Rosario Priore ricordava pure (svelando un altro possibile movente) che nella stessa mattina del 2 agosto 1980, mentre saltava in aria un’intera ala della Stazione di Bologna, il sottosegretario agli Esteri del Governo Cossiga, Giuseppe Zamberletti, sottoscriveva a Malta un trattato ritenuto ostile dalla Libia di Gheddafi.
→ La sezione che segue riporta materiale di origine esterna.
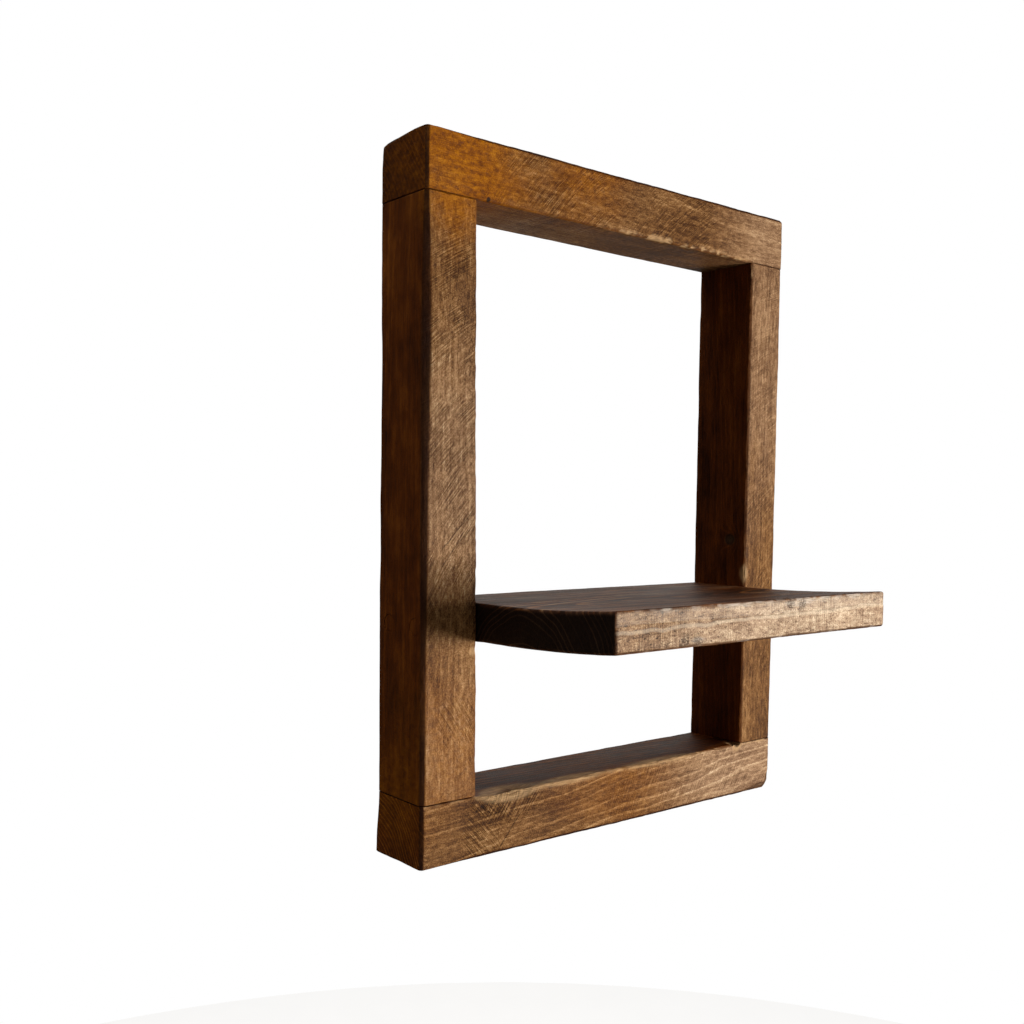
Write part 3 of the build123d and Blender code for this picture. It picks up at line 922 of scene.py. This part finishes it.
# where some stains and marks are centred
TOP_LEFT = (LEFT + 18, FRONT, TOP - 6)
LOW_LEFT = (LEFT + 24, FRONT, WINDOW_BOTTOM + 30)
LEFT_FOOT = (LEFT, FRONT / 2, WINDOW_BOTTOM)
UNDER_TOP_RAIL = [(x, -5, WINDOW_TOP - 30) for x in (-100, -65, -30)]
SHELF_LIP = SHELF_TOP + SHELF_RISE
SHELF_LOWER_LIP = SHELF[0][2] + SHELF_RISE
WOODS = {
    "top_rail": wood(
        "stained_top_rail", "X", pith=(60, WINDOW_TOP - 34, 0.06, 0.03), pitch=2.6, seed=1.0,
        end_tone=-0.22, ring_light=0.09, end_rings=0.14,
        amber=((TOP_LEFT, 78, 1.0), ((LEFT + 112, FRONT, TOP), 45, 0.6)),
        pale=(((RIGHT, FRONT, WINDOW_TOP + 15), 75, 0.45), *((spot, 42, 1.0) for spot in UNDER_TOP_RAIL)),
        saw=((46, 1.4, 0.26, (-55, FRONT, TOP - 18), 62), (40, 1.6, 0.16, (45, FRONT, TOP - 18), 50)),
        knots=(((WINDOW_LEFT + 3, FRONT + 1, WINDOW_TOP + 1.5), 1.6, 0.9),),
    ),
    "bottom_rail": wood(
        "stained_bottom_rail", "X", pith=(14, BOTTOM - 14, -0.02, 0.05), pitch=2.4, seed=2.0,
        end_tone=0.06, ring_light=0.22, end_rings=0.12,
        amber=(((0, FRONT, WINDOW_BOTTOM), 60, 0.3), (LEFT_FOOT, 34, 0.5)),
        pale=(((RIGHT - 30, FRONT, WINDOW_BOTTOM - 10), 100, 0.6),),
        saw=((52, 1.7, 0.30, (LEFT + 62, FRONT, WINDOW_BOTTOM), 26),
             (-50, 1.8, 0.30, (LEFT + 48, FRONT, BOTTOM + 12), 24),
             (60, 2.2, 0.14, (70, FRONT, BOTTOM + 18), 110)),
        knots=(((WINDOW_RIGHT - 2, FRONT + 1, WINDOW_BOTTOM - 0.5), 2.4, 0.9),),
        cracks=(((LEFT + 62, FRONT, BOTTOM + 12), 48, 15, 0.3),),
    ),
    "left_stile": wood(
        "stained_left_stile", "Z", pith=(LEFT + 70, 30, -0.03, 0.02), pitch=3.0, seed=3.0,
        tone=0.03, smoke_tone=0.24, ring_light=0.08,
        amber=((LOW_LEFT, 55, 0.35), ((LEFT + 17, FRONT, WINDOW_TOP), 30, 0.9), (LEFT_FOOT, 45, 0.5)),
        pale=(((LEFT + 22, FRONT, -110), 85, 0.35), ((LEFT + 26, FRONT, WINDOW_BOTTOM + 30), 50, 0.25)),
        saw=((44, 1.3, 0.25, (LEFT + 20, FRONT, -90), 150),
             (-58, 1.6, 0.22, (LEFT + 26, FRONT, WINDOW_BOTTOM + 40), 22)),
        cracks=(((LEFT + 24, FRONT, -142), 47, 20, 0.28), ((LEFT + 22, FRONT, -154), 47, 18, 0.22)),
    ),
    "right_stile": wood(
        "stained_right_stile", "Z", pith=(WINDOW_RIGHT - 42, -70, 0.04, 0.02), pitch=2.7, seed=4.0,
        front_tone=-0.02, ring_light=0.08,
        pale=(((RIGHT, FRONT, WINDOW_TOP - 60), 130, 0.4),),
        saw=((35, 1.6, 0.14, (RIGHT - 15, FRONT, -100), 190),),
        knots=(((WINDOW_RIGHT, FRONT + 14, SHELF_TOP + 32), 4.5, 0.8),),
    ),
    "shelf_board": wood(
        "stained_shelf", "X", pith=(-82, SHELF[0][2] - 10, 0.03, 0.09), pitch=3.2, seed=5.0,
        tone=0.02, front_tone=0.04, ring_light=0.40, bands=0.36, band_size=11, dust=0.36, rough=1.3,
        front_grain=0.35,
        pale=(((110, SHELF_FRONT, SHELF_TOP), 250, 1.0),),
        saw=((88, 1.3, 0.22, (0, SHELF_FRONT, SHELF_TOP), 190),),
        lips=(((-10, SHELF_FRONT, SHELF_LOWER_LIP + 12), 0.6, 150, 1.5),),
        tears=(((TEAR_X, SHELF_FRONT, SHELF_LOWER_LIP + 3.5), 8),
               ((TEAR_X - 10, SHELF_FRONT, SHELF_LOWER_LIP + 4), 8),
               ((SPLIT_X - 6, SHELF_FRONT, SHELF_LIP - 3), 8),
               ((SPLIT_X + 5, SHELF_FRONT, SHELF_LIP - 4), 8)),
        specks=0.30, end_dark=0.97, bare=BARE_SHELF, sheen=0.10,
    ),
}
STEEL_SCREW = steel("screw_steel", rgb(196, 192, 180), rgb(120, 112, 98), 0.34, (0.3, 0.3, 4.0))
ZINC_PLATE = steel("hanger_zinc", rgb(214, 214, 212), rgb(150, 150, 148), 0.30, (6.0, 0.3, 0.3))


# ---------------------------------------- the pieces
# the outer front arris of each stile: (height, leg)
LEFT_STILE_LEGS = (
    (WINDOW_BOTTOM, 2.8),
    (SHELF_TOP, 3.4),
    (-60, 4.8),
    (WINDOW_TOP - 30, 4.8),
    (WINDOW_TOP, 3.0),
)
RIGHT_STILE_LEGS = ((WINDOW_BOTTOM, 2.4), (WINDOW_TOP, 2.6))
timbers = {
    "top_rail": timber(
        "top_rail", *RAILS["top"], TIMBER_STEP, rail_radii("top"), power=1.25, seed=101,
        wear=top_rail_wear, dark=dark_outside(*RAILS["top"], end="top"), pale_under=0.8),
    "bottom_rail": timber(
        "bottom_rail", *RAILS["bottom"], TIMBER_STEP, rail_radii("bottom", CUT_CORNER), power=1.25, seed=111,
        wear=bottom_rail_wear, dark=dark_outside(*RAILS["bottom"], end="bottom")),
    "left_stile": timber(
        "left_stile", *STILES["left"], TIMBER_STEP, stile_radii("left", LEFT_STILE_LEGS), power=1.2,
        seed=121, wear=left_stile_wear, dark=dark_outside(*STILES["left"], side="left"), reshape=taper),
    "right_stile": timber(
        "right_stile", *STILES["right"], TIMBER_STEP, stile_radii("right", RIGHT_STILE_LEGS), power=1.25,
        seed=131, wear=right_stile_wear, dark=dark_outside(*STILES["right"], side="right")),
    "shelf_board": timber(
        "shelf_board", *SHELF_BLANK, SHELF_STEP, shelf_radii, power=1.6, seed=141,
        wear=shelf_wear, dark=shelf_dark, reshape=cup),
}
cutters = {name: [] for name in timbers}
for end in RAILS:
    for side in SIDES:
        cutters[f"{end}_rail"] += plug_holes(f"corner_plugs_{end}_{side}")
for side in SIDES:
    cutters[f"{side}_stile"] += plug_holes(f"shelf_plugs_{side}") + hanger_recess(side)
for name, piece in timbers.items():
    carve(piece, cutters[name])
    piece.data.set_sharp_from_angle(angle=SHARP_EDGE * DEG)
    dress(piece, WOODS[name], "shelf_timber" if name == "shelf_board" else "frame_timber", name)
for side in SIDES:
    for end in RAILS:
        plugs(f"corner_plugs_{end}_{side}", WOODS[f"{end}_rail"])
    plugs(f"shelf_plugs_{side}", WOODS[f"{side}_stile"])
for name, node in frame["nodes"].items():
    if "screws" in name or "hanger_plate" in name:
        node.data.materials.clear()
        node.data.materials.append(ZINC_PLATE if "plate" in name else STEEL_SCREW)


# ---------------------------------------- stage, light and camera
CENTRE = Vector((LEFT + RIGHT, FRONT, BOTTOM + TOP)) / 2 * MM
FLOOR_RADIUS = 2.7          # in metres, as the lights are
FLOOR_DROP = 1.4            # below the frame's middle
SURROUND_RADIUS = 2.8
# each light's place from the frame's middle, its size, its watts and its colour
LIGHTS = {
    "window": ((0.70, -1.28, -0.14), (0.5, 0.34), 30, (1.0, 0.965, 0.91)),
    "underfill": ((0.25, -0.72, -1.1), (0.7, 0.7), 2.8, (1.0, 0.90, 0.76)),
    "skyfill": ((-0.5, 0.1, 1.5), (0.9, 0.7), 11, (1.0, 0.95, 0.88)),
    "wall_glow": ((0.95, 1.0, 0.32), (1.5, 0.9), 4.5, (1.0, 0.96, 0.9)),
    "left_bounce": ((-1.3, -0.12, -0.4), (0.8, 0.8), 1.05, (1.0, 0.84, 0.62)),
}
WORLD_COLOUR = (1, 0.93, 0.84, 1)
WORLD_STRENGTH = 0.06
CAMERA_PLACE = (-485.12, -530.34, -126.34)  # mm, in the frame's own coordinates
CAMERA_TURN = (39.40, -3.22, 0.78)  # heading, pitch and roll in degrees
CAMERA_LENS = 38.64         # mm, on a sensor 36 mm wide
CAMERA_SHIFT = (-0.0032, 0.0476)


def area_light(name, place, size, watts, colour):
    """A soft rectangular light aimed at the middle of the frame."""
    lamp = bpy.data.lights.new(name, "AREA")
    lamp.shape = "RECTANGLE"
    lamp.size, lamp.size_y = size
    lamp.energy = watts
    lamp.color = colour
    obj = add_object(name, lamp)
    obj.location = CENTRE + Vector(place)
    obj.rotation_euler = (-Vector(place)).to_track_quat("-Z", "Y").to_euler()
    obj.visible_camera = False


def build_stage():
    """A pale floor well below the frame, and a white surround that only the camera sees."""
    bm = bmesh.new()
    bmesh.ops.create_circle(bm, cap_ends=True, segments=96, radius=FLOOR_RADIUS)
    floor = add_object("floor", mesh_from(bm, "floor"))
    floor.location = CENTRE + Vector((0, 0, -FLOOR_DROP))
    n = Nodes("pale_floor")
    tint = n.mix(n.field(n.place, 90, 2.0), rgb(246, 245, 243), rgb(238, 237, 235))
    pale = n.finish(Base_Color=tint, Roughness=0.9, Emission_Color=(1, 1, 1, 1), Emission_Strength=0.80)
    floor.data.materials.append(pale)
    bm = bmesh.new()
    bmesh.ops.create_icosphere(bm, subdivisions=5, radius=SURROUND_RADIUS)
    bmesh.ops.reverse_faces(bm, faces=bm.faces)
    surround = add_object("surround", mesh_from(bm, "surround"))
    surround.location = CENTRE
    surround.visible_shadow = False
    n = Nodes("white_surround")
    glow = n.add("Emission", {"Color": (1, 1, 1, 1), "Strength": 1.0})
    n.add("OutputMaterial", {"Surface": glow.outputs[0]})
    surround.data.materials.append(n.material)
    for obj in (floor, surround):
        obj.visible_diffuse = False
        obj.visible_glossy = False


def build_camera():
    """The camera, from its place and its heading, pitch and roll in degrees."""
    heading, pitch, roll = CAMERA_TURN
    camera = bpy.data.cameras.new("camera")
    camera.sensor_width = 36.0
    camera.lens = CAMERA_LENS
    camera.shift_x, camera.shift_y = CAMERA_SHIFT
    camera.clip_start = 0.01
    obj = add_object("camera", camera)
    turn = Matrix.Rotation(-heading * DEG, 4, "Z") @ Matrix.Rotation((90 + pitch) * DEG, 4, "X")
    obj.matrix_world = Matrix.Translation(Vector(CAMERA_PLACE) * MM) @ turn
    obj.matrix_world @= Matrix.Rotation(roll * DEG, 4, "Z")
    bpy.context.scene.camera = obj


build_stage()
build_camera()
for name, light in LIGHTS.items():
    area_light(name, *light)
world = bpy.data.worlds.new("studio")
world.use_nodes = True
background = world.node_tree.nodes["Background"]
background.inputs["Color"].default_value = WORLD_COLOUR
background.inputs["Strength"].default_value = WORLD_STRENGTH
bpy.context.scene.world = world
bpy.context.scene.view_settings.view_transform = "Standard"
Per chi scrive, dopo quella lettura, i dubbi divennero ancor più giustificati e legittimi: un ex magistrato della competenza, dell’esperienza e della serietà di Priore (il quale, allo scopo di accertare i fatti, ottenne persino il recupero – da fondali profondi – della carcassa dell’aereo esploso/caduto/abbattuto in mare ad Ustica) non avrebbe messo la faccia sulla denuncia dettagliata e documentata di un probabile depistaggio in direzione opposta a quella delle indagini ufficiali.
Come se i cosiddetti servizi deviati – dei quali si è tanto parlato – avessero voluto orientare le indagini il più lontano possibile da quella pista che non ha mai convinto gli inquirenti. In fondo una ‘’strage fascista’’ era ‘’politicamente corretta’’ e non dava adito a conseguenze di carattere internazionale in un nido di vipere come il Medio Oriente. La strage di Ustica era avvenuta poche settimane prima, il 27 giugno di quell’anno maledetto.
Anche in quel caso si ha l’impressione che abbia finito per prevalere una narrazione politicamente corretta, ovvero coerente con certi teoremi politici, piuttosto che la verità giudiziaria. L’idea che il Fokker fosse stato abbattuto per sbaglio in un combattimento aereo (fuori la Nato dall’Italia!) anziché da una bomba posta nella toilette da parte dell’estremismo palestinese con la ‘’manina’’ della Libia, corrispondeva a canoni politici allora quasi fuori discussione.